Favorite Books in High School:
Catcher in the Rye. I love Holden. He was such a slacker and such a pain. He was so annoying yet at the same time there was something I liked about him. Like the things that annoyed him I was like ‘yeah.’ I went through that stage where I was like ‘everyone is fake, everyone is phony,’ and I think that’s just a part of, like, adolescence. But I always loved the Narnia series, too…I read those like a champ.
Career:
Well actually when I was in high school I wanted to be a writer. I thought…I was going to write a great novel…I wrote a lot of poetry and I wrote in my journal all the time…I was always constantly writing. I would get caught in class writing or…reading under my desk all the time.

Personal Struggles:
I think one of the things I struggled with was friends. ‘Who was your friend?’ ‘Who is not your friend?’ I think one of the lessons that I learned was…not to talk about people behind their backs because if you do, they’ll find out. Just watch what you say. Watch who you befriend because some people think that they’re your friend, and then as you go through high school people…change and they get different friends…That was always very hard to accept.

Advice for Students:
Don’t care what other people think about you. Who cares? Like just…be yourself. And if you don’t want negative stuff to come at you, don’t put negative stuff out there. Stay away from anything where you don’t feel valued…Just be yourself, and if they don’t like it, then just don’t talk to them.
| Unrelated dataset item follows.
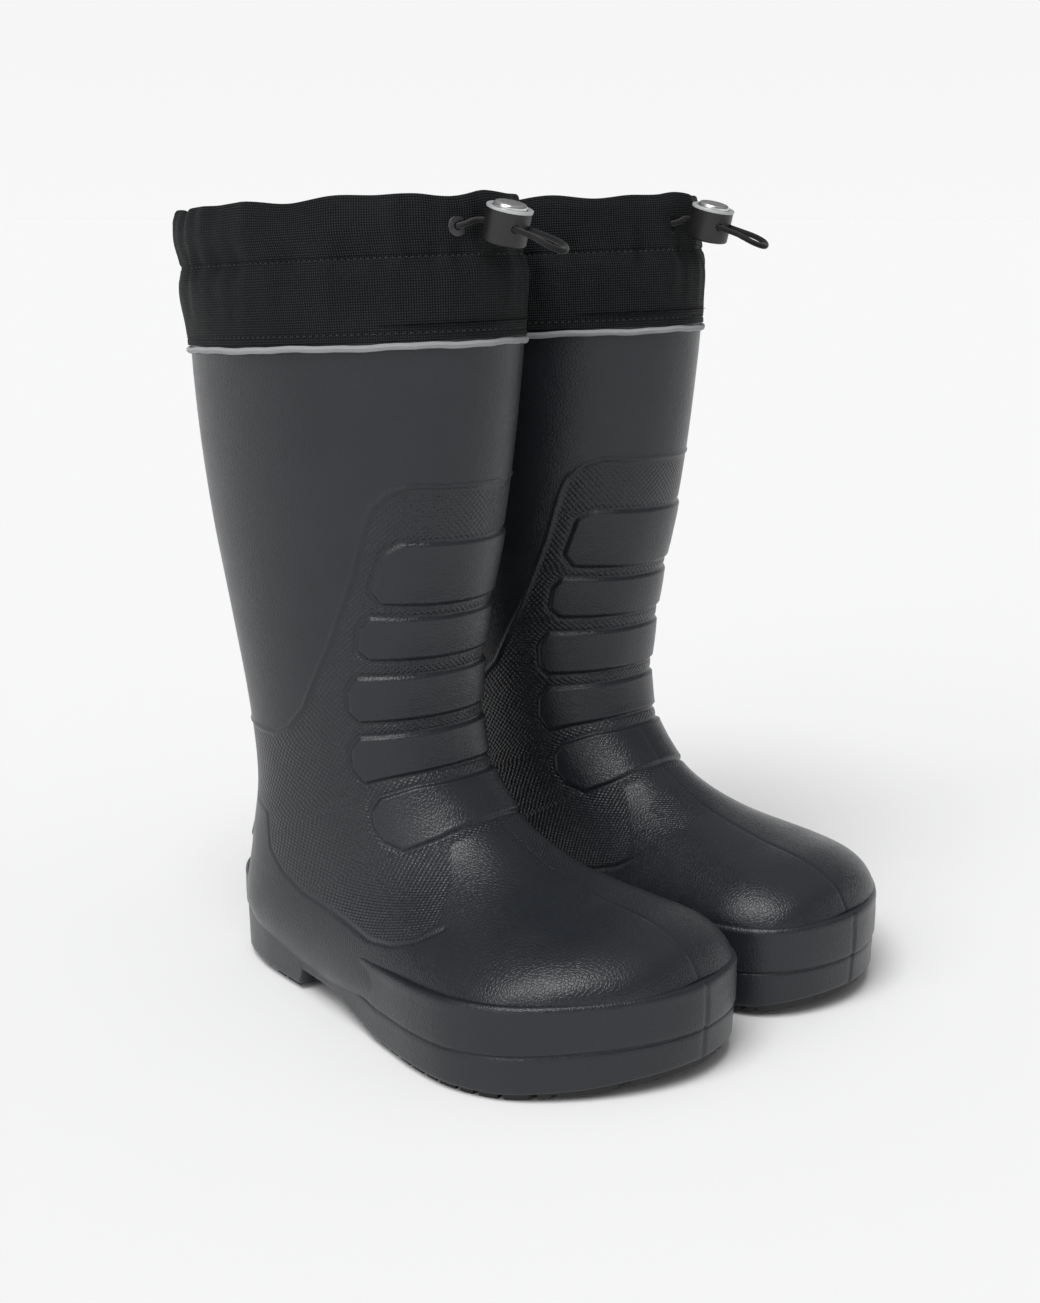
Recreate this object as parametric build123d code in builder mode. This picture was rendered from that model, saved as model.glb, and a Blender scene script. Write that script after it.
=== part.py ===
"""A pair of tall insulated winter boots with drawcord collars, in millimetres.

Row frame: +Z up, toes towards -Y, right boot at -X, left boot at +X, origin on the ground
under the middle of the pair. Every piece is built for the right boot and mirrored for the left.
Inside one boot, u is measured across the foot (towards the other boot), y towards the heel
and z up from the ground.
"""

import math
import os

from build123d import *

# --- Where the right boot stands in the row frame ---
BOOT_X = -66.5
BOOT_Y = 40.8

# --- Walls and clearances ---
SHELL_WALL = 6.0
LINER_WALL = 6.0
CLEARANCE = 0.3
FLOOR_Z = 22.0
RIM_HEIGHT = 9.0
LINER_HEIGHT = -1.0
FOOTBED_THICKNESS = 5.0

# --- The boot's form: ovals that fan from level round the leg to upright across the toes ---
# front y, z,   back y, z,   half width, front and back roundness, ridge u, base u
FORM_SECTIONS = [
    (-80.7, 337.0, 105.4, 327.0, 61.5, 2.1, 2.1, 0.0, 0.0),
    (-74.3, 280.0, 100.5, 274.0, 59.0, 2.1, 2.1, 0.0, 0.0),
    (-67.5, 235.0, 93.0, 228.0, 55.8, 2.1, 2.1, 0.0, 0.0),
    (-57.5, 192.0, 81.5, 181.0, 51.8, 2.1, 2.1, 0.0, 0.0),
    (-51.5, 158.0, 71.5, 135.0, 48.2, 2.2, 2.1, 0.5, 0.0),
    (-50.8, 136.0, 68.5, 95.0, 45.6, 2.3, 2.1, 2.0, 0.0),
    (-56.5, 117.0, 75.5, 60.0, 44.6, 2.35, 2.15, 3.0, 0.0),
    (-70.0, 100.0, 80.0, 22.0, 44.0, 2.5, 2.2, 4.0, -1.0),
    (-86.0, 88.5, 44.0, 6.0, 46.0, 2.4, 2.3, 4.5, -4.0),
    (-108.0, 78.0, -20.0, 4.0, 55.0, 2.2, 2.4, 5.0, -9.0),
    (-138.0, 70.5, -104.0, 4.0, 63.5, 2.15, 2.4, 7.0, -11.0),
    (-163.0, 66.0, -133.8, 6.0, 61.0, 2.2, 2.4, 8.0, -3.0),
    (-181.0, 58.0, -158.6, 12.0, 48.0, 2.3, 2.4, 8.0, 5.0),
    (-189.5, 46.0, -176.8, 20.0, 32.0, 2.4, 2.4, 9.0, 9.0),
]
RIDGE_FADE = 3.0
OVAL_POINTS = 36
TOE_BEGINS_Y = -110.0
TOE_LENGTH = 80.0
FORM_CUT_Z = 20.0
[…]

I never cared what people thought. Ever.

Memories:
My friends and I hung out at Eat’n Park a lot. We would just do our homework, we would drink coffee and we would read and talk and write in our journals. I’ve always liked doing that. And I also had a job at a coffee shop, and I loved working at that job…It was just a lot of fun. It was just more just hanging out with my friends. And as boring as it sounds, it was fun. When I was the narrator in “James and the Giant Peach,” yeah, that was a lot of fun.